Я родился 2 октября 1900 года в деревне Варламово Вологодской области, в крестьянской семье.

Крестьянские дома у нас строились большие, в три-четыре избы под одной крышей. В нашем доме было три избы, в одной жили зимой, в другой - летом, в третьей - горнице - не жили совсем, эта изба была для красоты.

Вся горница от потолка до пола, как обоями, была оклеена старинными лубочными гравированными картинами с ручной раскраской.

В жилой избе, прокопченной и темной, отец устраивал на пасху выставку сытинского лубка.

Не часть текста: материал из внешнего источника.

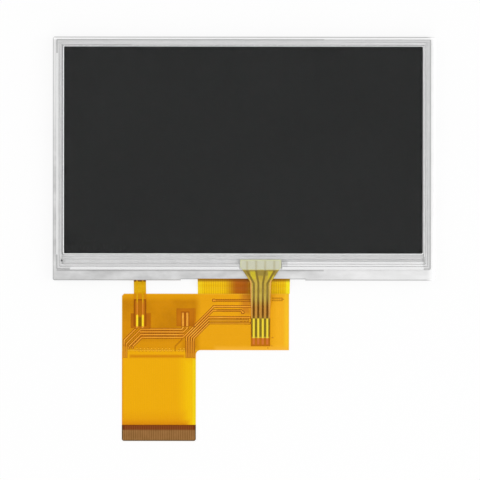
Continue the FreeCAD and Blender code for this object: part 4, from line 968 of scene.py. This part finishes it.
@dataclass(frozen=True)
class Ridges:
    """Low ridges that flat copper lines raise in the film over them.

    Attributes:
        source: the solid with the lines.
        level: height of the lines' tops, in millimetres.
        lift: height of the film's surface.
        rise: height of the ridges over it.
        shoulder: width of the slope at each side of a ridge.
        area: where the film is.
        openings: windows in the film, without ridges.
    """

    source: str
    level: float
    lift: float
    rise: float
    shoulder: float
    area: Region
    openings: tuple[Region, ...]

    def shape(self) -> BMesh:
        """Builds the ridges.

        Returns:
            The shape; its slopes have material index 1.
        """
        shape = bmesh.new()
        shape.from_mesh(NODES[self.source].data)
        bmesh.ops.remove_doubles(shape, verts=shape.verts, dist=1e-7)
        self.keep(shape, self.is_top)
        for cut in (self.area, *self.gaps()):
            self.cut_along(shape, cut)
        self.keep(shape, self.is_under_film)
        self.add_slopes(shape)
        lift = (self.lift + self.rise - self.level) * MM
        bmesh.ops.translate(shape, verts=shape.verts, vec=(0, 0, lift))
        return shape

    def gaps(self) -> list[Region]:
        """Gives the windows with room for the slopes that end at them."""
        return [cut.grown(self.shoulder) for cut in self.openings]

    def is_top(self, face: BMFace) -> bool:
        """Tells whether a face is part of the lines' tops."""
        height = face.calc_center_median().z - self.level * MM
        return face.normal.z > 0.99 and abs(height) < 1e-6

    def is_under_film(self, face: BMFace) -> bool:
        """Tells whether film lies over a face."""
        spot = face.calc_center_median()
        return self.area.holds(spot) and not any(cut.holds(spot) for cut in self.gaps())

    @staticmethod
    def keep(shape: BMesh, wanted: Callable[[BMFace], bool]) -> None:
        """Removes the faces that aren't wanted."""
        away = [face for face in shape.faces if not wanted(face)]
        bmesh.ops.delete(shape, geom=away, context="FACES")

    @staticmethod
    def cut_along(shape: BMesh, cut: Region) -> None:
        """Cuts the faces along the sides of a rectangle.

        Args:
            shape: the faces.
            cut: the rectangle.
        """
        sides = (
            ((cut.left, 0, 0), (1, 0, 0)),
            ((cut.right, 0, 0), (1, 0, 0)),
            ((0, cut.lower, 0), (0, 1, 0)),
            ((0, cut.upper, 0), (0, 1, 0)),
        )
        for point, normal in sides:
            bmesh.ops.bisect_plane(
                shape,
                geom=[*shape.verts, *shape.edges, *shape.faces],
                plane_co=Vector(point) * MM,
                plane_no=normal,
            )

    def add_slopes(self, shape: BMesh) -> None:
        """Adds a slope outside each edge of the tops.

        Each vertex of an edge is moved out along the mean of its sides, so that
        neighbouring slopes meet in a mitre.

        Args:
            shape: the tops; it gets the slopes.
        """
        border = [edge for edge in shape.edges if edge.is_boundary]
        outward: dict[BMVert, list[Vector]] = {}
        for edge in border:
            start, end = edge.verts
            side = (end.co - start.co).cross(Vector((0, 0, 1))).normalized()
            inner = edge.link_faces[0].calc_center_median() - start.co
            if side.dot(inner) > 0:
                side.negate()
            for vert in edge.verts:
                outward.setdefault(vert, []).append(side)
        feet = {}
        for vert, sides in outward.items():
            mean = sum(sides, Vector()).normalized()
            reach = self.shoulder * MM / max(0.4, mean.dot(sides[0]))
            drop = Vector((0, 0, -(self.rise + 0.001) * MM))
            feet[vert] = shape.verts.new(vert.co + mean * reach + drop)
        for edge in border:
            start, end = edge.verts
            slope = shape.faces.new((start, end, feet[end], feet[start]))
            slope.normal_update()
            if slope.normal.z < 0:
                slope.normal_flip()
            slope.material_index = 1


# --- the studio


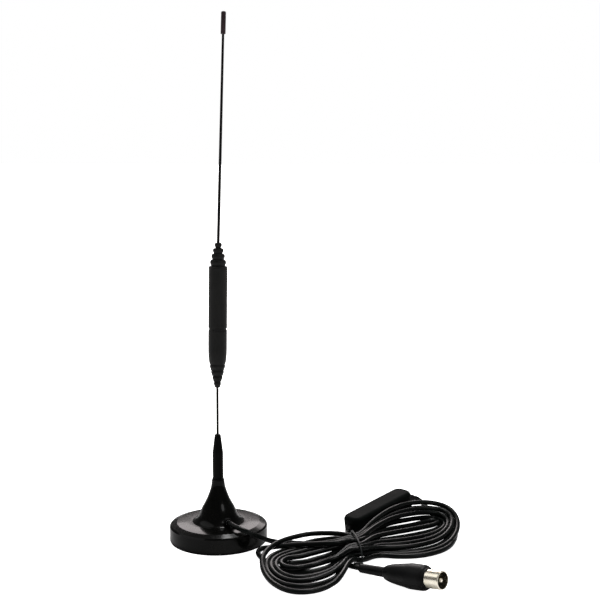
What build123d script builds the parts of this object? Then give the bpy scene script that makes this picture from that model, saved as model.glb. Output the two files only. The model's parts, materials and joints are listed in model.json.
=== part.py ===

Часто такие "выставки" устраивались и в других домах нашей деревни, и пасхальная неделя была для меня большим праздником. Я ходил из дома в дом и разглядывал картинки. Мой отец был старостой, поэтому бумага в доме водилась, и скоро я пристрастился к рисованию, о чем пошла молва по окрестным деревням. Учительница школы, что была в двух верстах от нашей деревни, пришла посмотреть на мальчика, который рисует, и уговорила отца послать меня учиться, хотя мне было только шесть лет. А года через два-три у нашего дома остановилась тройка с бубенцами, из нее вышел известный во всей округе барин, некто В.Ю. Зубов, и попросил показать меня и мои рисунки. Посмотрев рисунки, он пригласил меня приходить в его именье.

Он показывал мне книги с картинками, смотрел мои новые рисунки и в первое посещение подарил мне бумагу для рисования, фаберевские карандаши и фототипии с картины Сурикова "Боярыня Морозова" и Репина "Портрет Л.Н. Толстого".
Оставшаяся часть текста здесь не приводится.